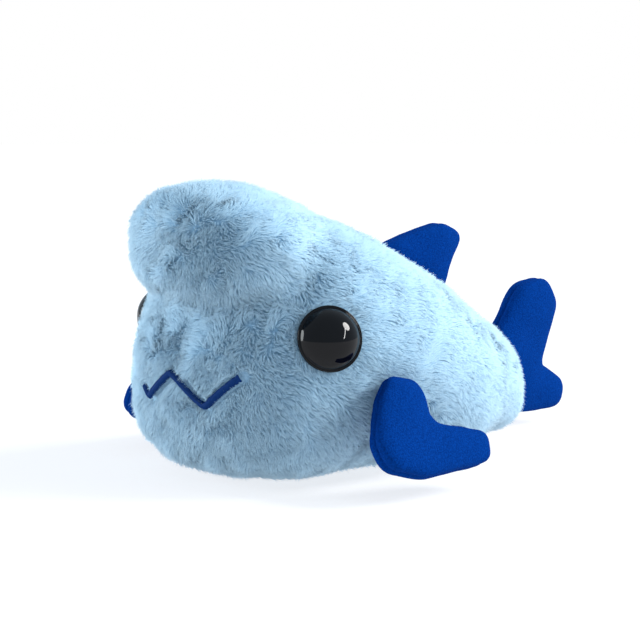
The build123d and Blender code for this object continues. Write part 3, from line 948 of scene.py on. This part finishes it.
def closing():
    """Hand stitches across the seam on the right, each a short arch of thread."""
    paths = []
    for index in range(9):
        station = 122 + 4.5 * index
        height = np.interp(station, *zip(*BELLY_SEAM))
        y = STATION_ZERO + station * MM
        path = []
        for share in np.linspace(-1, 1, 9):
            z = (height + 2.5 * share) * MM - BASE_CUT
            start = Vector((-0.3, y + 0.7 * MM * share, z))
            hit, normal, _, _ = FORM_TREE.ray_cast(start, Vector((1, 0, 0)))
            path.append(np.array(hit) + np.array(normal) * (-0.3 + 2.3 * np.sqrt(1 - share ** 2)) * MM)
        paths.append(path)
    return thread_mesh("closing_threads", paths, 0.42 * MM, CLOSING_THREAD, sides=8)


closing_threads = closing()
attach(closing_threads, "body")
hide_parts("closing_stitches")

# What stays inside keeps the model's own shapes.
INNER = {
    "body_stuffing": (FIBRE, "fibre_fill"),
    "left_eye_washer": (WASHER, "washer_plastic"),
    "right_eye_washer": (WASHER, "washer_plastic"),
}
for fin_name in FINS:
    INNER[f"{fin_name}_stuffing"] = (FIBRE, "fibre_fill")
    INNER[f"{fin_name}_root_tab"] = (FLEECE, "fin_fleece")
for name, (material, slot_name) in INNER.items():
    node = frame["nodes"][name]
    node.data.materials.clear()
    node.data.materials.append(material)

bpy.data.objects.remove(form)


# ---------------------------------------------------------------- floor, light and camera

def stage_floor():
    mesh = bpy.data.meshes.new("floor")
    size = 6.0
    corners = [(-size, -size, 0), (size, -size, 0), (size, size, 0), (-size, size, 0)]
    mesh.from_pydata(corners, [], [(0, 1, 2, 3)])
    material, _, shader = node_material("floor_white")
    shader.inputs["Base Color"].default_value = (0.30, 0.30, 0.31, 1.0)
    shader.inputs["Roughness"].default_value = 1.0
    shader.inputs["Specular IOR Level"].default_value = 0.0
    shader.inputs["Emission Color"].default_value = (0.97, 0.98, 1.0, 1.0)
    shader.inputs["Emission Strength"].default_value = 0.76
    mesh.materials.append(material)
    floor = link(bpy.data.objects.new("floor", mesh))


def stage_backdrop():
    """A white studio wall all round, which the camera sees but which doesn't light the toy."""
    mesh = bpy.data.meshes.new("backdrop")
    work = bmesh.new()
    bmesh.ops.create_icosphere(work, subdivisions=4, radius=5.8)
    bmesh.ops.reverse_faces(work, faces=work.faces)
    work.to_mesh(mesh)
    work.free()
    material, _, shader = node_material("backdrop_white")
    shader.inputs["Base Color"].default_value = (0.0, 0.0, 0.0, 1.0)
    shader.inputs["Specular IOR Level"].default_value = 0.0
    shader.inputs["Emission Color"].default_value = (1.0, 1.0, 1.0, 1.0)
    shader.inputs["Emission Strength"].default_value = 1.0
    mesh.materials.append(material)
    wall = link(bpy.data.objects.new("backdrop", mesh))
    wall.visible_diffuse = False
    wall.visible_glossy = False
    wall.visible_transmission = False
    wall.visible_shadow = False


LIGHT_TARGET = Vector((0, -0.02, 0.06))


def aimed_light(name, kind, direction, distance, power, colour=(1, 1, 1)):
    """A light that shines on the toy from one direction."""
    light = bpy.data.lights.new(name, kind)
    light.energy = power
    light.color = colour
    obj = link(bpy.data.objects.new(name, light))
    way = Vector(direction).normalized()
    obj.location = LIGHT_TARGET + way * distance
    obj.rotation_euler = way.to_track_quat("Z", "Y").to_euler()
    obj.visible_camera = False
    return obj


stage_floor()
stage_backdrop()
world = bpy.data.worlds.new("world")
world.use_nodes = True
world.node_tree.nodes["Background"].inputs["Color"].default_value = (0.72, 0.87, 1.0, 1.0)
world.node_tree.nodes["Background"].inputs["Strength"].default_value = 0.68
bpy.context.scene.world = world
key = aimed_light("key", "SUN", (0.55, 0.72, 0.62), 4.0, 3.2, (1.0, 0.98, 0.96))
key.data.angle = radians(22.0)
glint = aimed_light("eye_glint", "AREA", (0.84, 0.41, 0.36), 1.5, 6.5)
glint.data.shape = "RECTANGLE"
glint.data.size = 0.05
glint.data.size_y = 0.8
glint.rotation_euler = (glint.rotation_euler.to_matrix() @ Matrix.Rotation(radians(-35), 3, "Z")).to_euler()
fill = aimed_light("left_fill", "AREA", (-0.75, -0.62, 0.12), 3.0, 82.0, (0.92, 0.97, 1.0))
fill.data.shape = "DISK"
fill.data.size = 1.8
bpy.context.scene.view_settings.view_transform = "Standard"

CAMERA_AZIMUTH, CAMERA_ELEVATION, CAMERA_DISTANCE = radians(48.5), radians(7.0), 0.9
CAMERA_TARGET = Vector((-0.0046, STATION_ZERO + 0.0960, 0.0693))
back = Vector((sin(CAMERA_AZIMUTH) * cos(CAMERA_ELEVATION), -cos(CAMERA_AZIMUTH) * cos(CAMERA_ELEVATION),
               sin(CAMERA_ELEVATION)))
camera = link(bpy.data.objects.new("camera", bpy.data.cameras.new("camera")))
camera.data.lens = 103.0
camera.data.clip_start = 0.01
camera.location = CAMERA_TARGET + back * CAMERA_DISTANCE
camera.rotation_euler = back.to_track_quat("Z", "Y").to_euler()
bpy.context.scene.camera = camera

++++++++++++++++++++

• OBJECTIVE: Extract every line above exactly as it stands.

• EXERCISE SOLUTION:
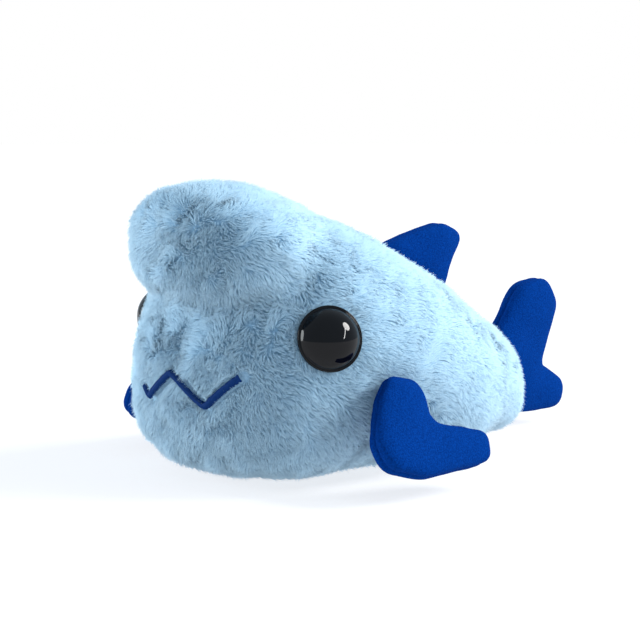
The build123d and Blender code for this object continues. Write part 3, from line 948 of scene.py on. This part finishes it.
def closing():
    """Hand stitches across the seam on the right, each a short arch of thread."""
    paths = []
    for index in range(9):
        station = 122 + 4.5 * index
        height = np.interp(station, *zip(*BELLY_SEAM))
        y = STATION_ZERO + station * MM
        path = []
        for share in np.linspace(-1, 1, 9):
            z = (height + 2.5 * share) * MM - BASE_CUT
            start = Vector((-0.3, y + 0.7 * MM * share, z))
            hit, normal, _, _ = FORM_TREE.ray_cast(start, Vector((1, 0, 0)))
            path.append(np.array(hit) + np.array(normal) * (-0.3 + 2.3 * np.sqrt(1 - share ** 2)) * MM)
        paths.append(path)
    return thread_mesh("closing_threads", paths, 0.42 * MM, CLOSING_THREAD, sides=8)


closing_threads = closing()
attach(closing_threads, "body")
hide_parts("closing_stitches")

# What stays inside keeps the model's own shapes.
INNER = {
    "body_stuffing": (FIBRE, "fibre_fill"),
    "left_eye_washer": (WASHER, "washer_plastic"),
    "right_eye_washer": (WASHER, "washer_plastic"),
}
for fin_name in FINS:
    INNER[f"{fin_name}_stuffing"] = (FIBRE, "fibre_fill")
    INNER[f"{fin_name}_root_tab"] = (FLEECE, "fin_fleece")
for name, (material, slot_name) in INNER.items():
    node = frame["nodes"][name]
    node.data.materials.clear()
    node.data.materials.append(material)

bpy.data.objects.remove(form)


# ---------------------------------------------------------------- floor, light and camera

def stage_floor():
    mesh = bpy.data.meshes.new("floor")
    size = 6.0
    corners = [(-size, -size, 0), (size, -size, 0), (size, size, 0), (-size, size, 0)]
    mesh.from_pydata(corners, [], [(0, 1, 2, 3)])
    material, _, shader = node_material("floor_white")
    shader.inputs["Base Color"].default_value = (0.30, 0.30, 0.31, 1.0)
    shader.inputs["Roughness"].default_value = 1.0
    shader.inputs["Specular IOR Level"].default_value = 0.0
    shader.inputs["Emission Color"].default_value = (0.97, 0.98, 1.0, 1.0)
    shader.inputs["Emission Strength"].default_value = 0.76
    mesh.materials.append(material)
    floor = link(bpy.data.objects.new("floor", mesh))


def stage_backdrop():
    """A white studio wall all round, which the camera sees but which doesn't light the toy."""
    mesh = bpy.data.meshes.new("backdrop")
    work = bmesh.new()
    bmesh.ops.create_icosphere(work, subdivisions=4, radius=5.8)
    bmesh.ops.reverse_faces(work, faces=work.faces)
    work.to_mesh(mesh)
    work.free()
    material, _, shader = node_material("backdrop_white")
    shader.inputs["Base Color"].default_value = (0.0, 0.0, 0.0, 1.0)
    shader.inputs["Specular IOR Level"].default_value = 0.0
    shader.inputs["Emission Color"].default_value = (1.0, 1.0, 1.0, 1.0)
    shader.inputs["Emission Strength"].default_value = 1.0
    mesh.materials.append(material)
    wall = link(bpy.data.objects.new("backdrop", mesh))
    wall.visible_diffuse = False
    wall.visible_glossy = False
    wall.visible_transmission = False
    wall.visible_shadow = False


LIGHT_TARGET = Vector((0, -0.02, 0.06))


def aimed_light(name, kind, direction, distance, power, colour=(1, 1, 1)):
    """A light that shines on the toy from one direction."""
    light = bpy.data.lights.new(name, kind)
    light.energy = power
    light.color = colour
    obj = link(bpy.data.objects.new(name, light))
    way = Vector(direction).normalized()
    obj.location = LIGHT_TARGET + way * distance
    obj.rotation_euler = way.to_track_quat("Z", "Y").to_euler()
    obj.visible_camera = False
    return obj


stage_floor()
stage_backdrop()
world = bpy.data.worlds.new("world")
world.use_nodes = True
world.node_tree.nodes["Background"].inputs["Color"].default_value = (0.72, 0.87, 1.0, 1.0)
world.node_tree.nodes["Background"].inputs["Strength"].default_value = 0.68
bpy.context.scene.world = world
key = aimed_light("key", "SUN", (0.55, 0.72, 0.62), 4.0, 3.2, (1.0, 0.98, 0.96))
key.data.angle = radians(22.0)
glint = aimed_light("eye_glint", "AREA", (0.84, 0.41, 0.36), 1.5, 6.5)
glint.data.shape = "RECTANGLE"
glint.data.size = 0.05
glint.data.size_y = 0.8
glint.rotation_euler = (glint.rotation_euler.to_matrix() @ Matrix.Rotation(radians(-35), 3, "Z")).to_euler()
fill = aimed_light("left_fill", "AREA", (-0.75, -0.62, 0.12), 3.0, 82.0, (0.92, 0.97, 1.0))
fill.data.shape = "DISK"
fill.data.size = 1.8
bpy.context.scene.view_settings.view_transform = "Standard"

CAMERA_AZIMUTH, CAMERA_ELEVATION, CAMERA_DISTANCE = radians(48.5), radians(7.0), 0.9
CAMERA_TARGET = Vector((-0.0046, STATION_ZERO + 0.0960, 0.0693))
back = Vector((sin(CAMERA_AZIMUTH) * cos(CAMERA_ELEVATION), -cos(CAMERA_AZIMUTH) * cos(CAMERA_ELEVATION),
               sin(CAMERA_ELEVATION)))
camera = link(bpy.data.objects.new("camera", bpy.data.cameras.new("camera")))
camera.data.lens = 103.0
camera.data.clip_start = 0.01
camera.location = CAMERA_TARGET + back * CAMERA_DISTANCE
camera.rotation_euler = back.to_track_quat("Z", "Y").to_euler()
bpy.context.scene.camera = camera